In the wake of his death, the legacy of the Nobel Peace Prize winner is being celebrated by world leaders across the globe.
Former US President Barack Obama said Annan, who was the first black African to take on the UN secretary general role, had always pursued a “better world.”
Annan graduated from Macalester College in the US, he got his first job in the UN as a budget officer for the World Health Organization (WHO).
As he enjoyed a blossoming career, he was elected under-secretary-general and head of peacekeeping in 1993.
It was in this coveted position that Mr Annan encountered one of the most challenging milestones of his career – the Rwandan genocide of 1994.
He and his team came under harsh criticism after it emerged that they ignored information that was passed down to them warning genocide had been planned.
He addressed his failures when he visited the African country in 1998.
In a speech, he said: “We must and we do acknowledge that the world failed Rwanda at that time of evil,
“The international community and the United Nations could not muster the political will to confront it. The world must deeply repent this failure.’’

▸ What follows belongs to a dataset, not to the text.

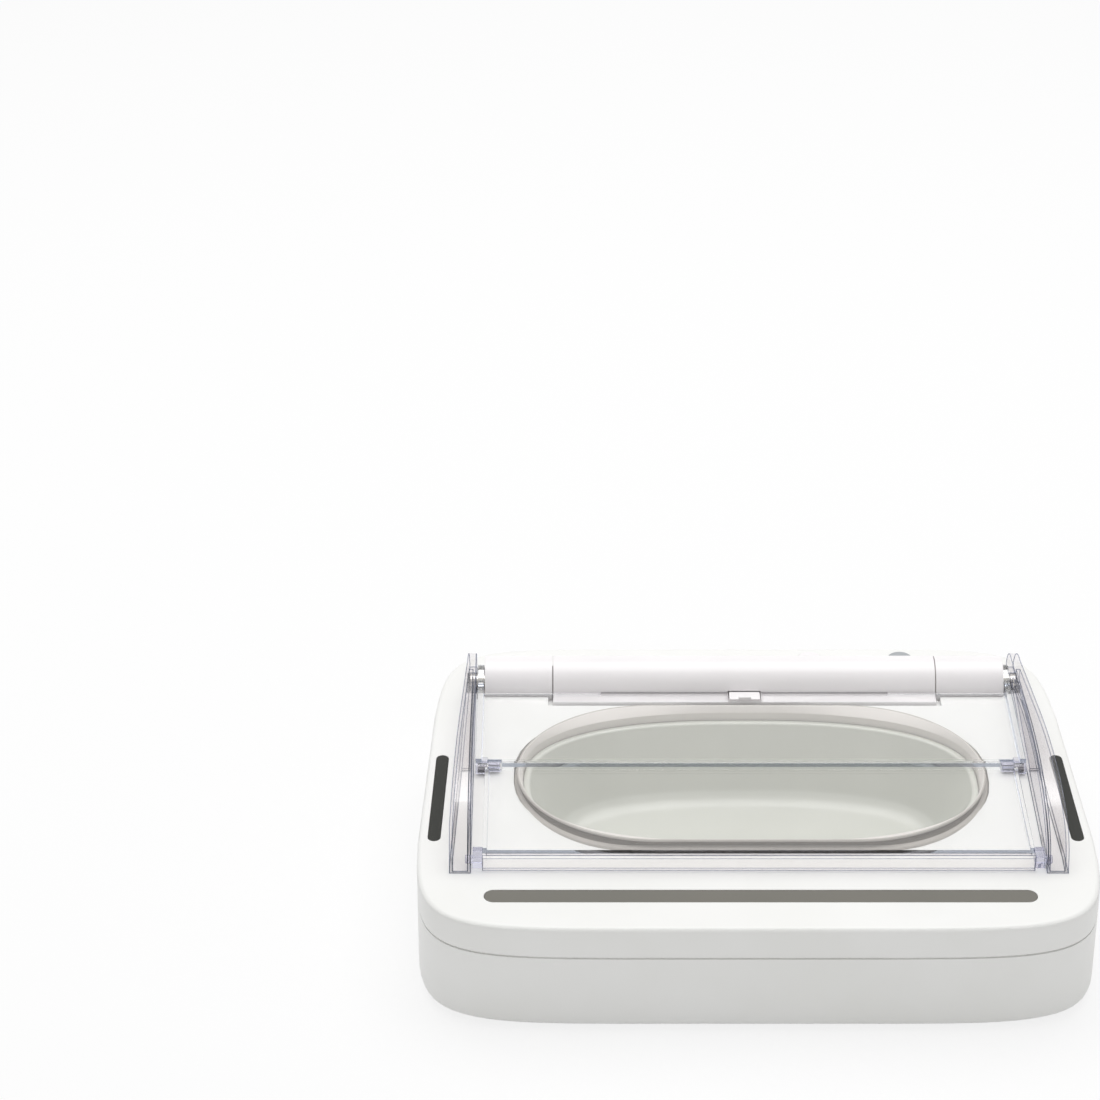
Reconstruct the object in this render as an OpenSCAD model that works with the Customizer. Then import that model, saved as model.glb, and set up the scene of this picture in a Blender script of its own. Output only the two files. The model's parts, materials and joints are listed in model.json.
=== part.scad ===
// Sealed pet bowl with a motor-driven lid that folds in two.
// Origin: centre of the footprint, on the table. +X right, +Y back, +Z up.

/* [Housing] */
// Width of the housing at its widest place
body_w = 313; // [300:1:330]
// Depth of the housing from front to back
body_d = 227; // [220:1:240]
// Height of the deck at the front edge
deck_front_h = 56.5; // [55:0.5:58]
// How much higher the deck is at the back edge
deck_rise_h = 8; // [7:0.5:9]
// Height of the underside above the table
ground_gap = 1.5; // [1:0.25:2.5]
// How far the seam lies below the deck
seam_drop = 15.5; // [13:0.5:18]
// Height of the shadow groove at the seam
seam_groove_h = 0.9; // [0.6:0.1:1.4]
// Depth of the shadow groove at the seam
seam_groove_d = 1; // [0.6:0.1:1.2]
// Wall of the housing mouldings
wall = 2.5; // [2:0.1:3]
// Squareness of the front corners, as the exponent of the outline
front_corner = 7; // [6:0.5:8]
// Squareness of the back corners, as the exponent of the outline
back_corner = 8.5; // [7:0.5:9.5]
// How much narrower each side is at the back
back_narrowing = 10.7; // [9:0.1:11]
// Radius of the edge between deck and side
deck_edge_r = 2.2; // [1.5:0.1:3]
// Radius of the bottom edge
bottom_edge_r = 5; // [4:0.5:6]

/* [Bowl] */
// Distance from the widest side to the soft seal ring
bowl_side_margin = 44.5; // [43.5:0.5:48]
// Distance from the front edge to the soft seal ring
bowl_front_margin = 56.5; // [55:0.5:60]
// Gap between the seal ring and the flag plate
bowl_flag_gap = 0.7; // [0.6:0.1:2]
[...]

Despite the controversy, Mr Annan was elected UN general secretary in 1997, becoming the first black African to be voted into the position.
Mr Annan would later set up to separate inquiries about the UN’s handling of tragedies in Rwanda and Bosnia.
Annan stepped down from his post in 2006, aged 69.
He then set up the Kofi Annan foundation to help promote global security, peace and sustainable.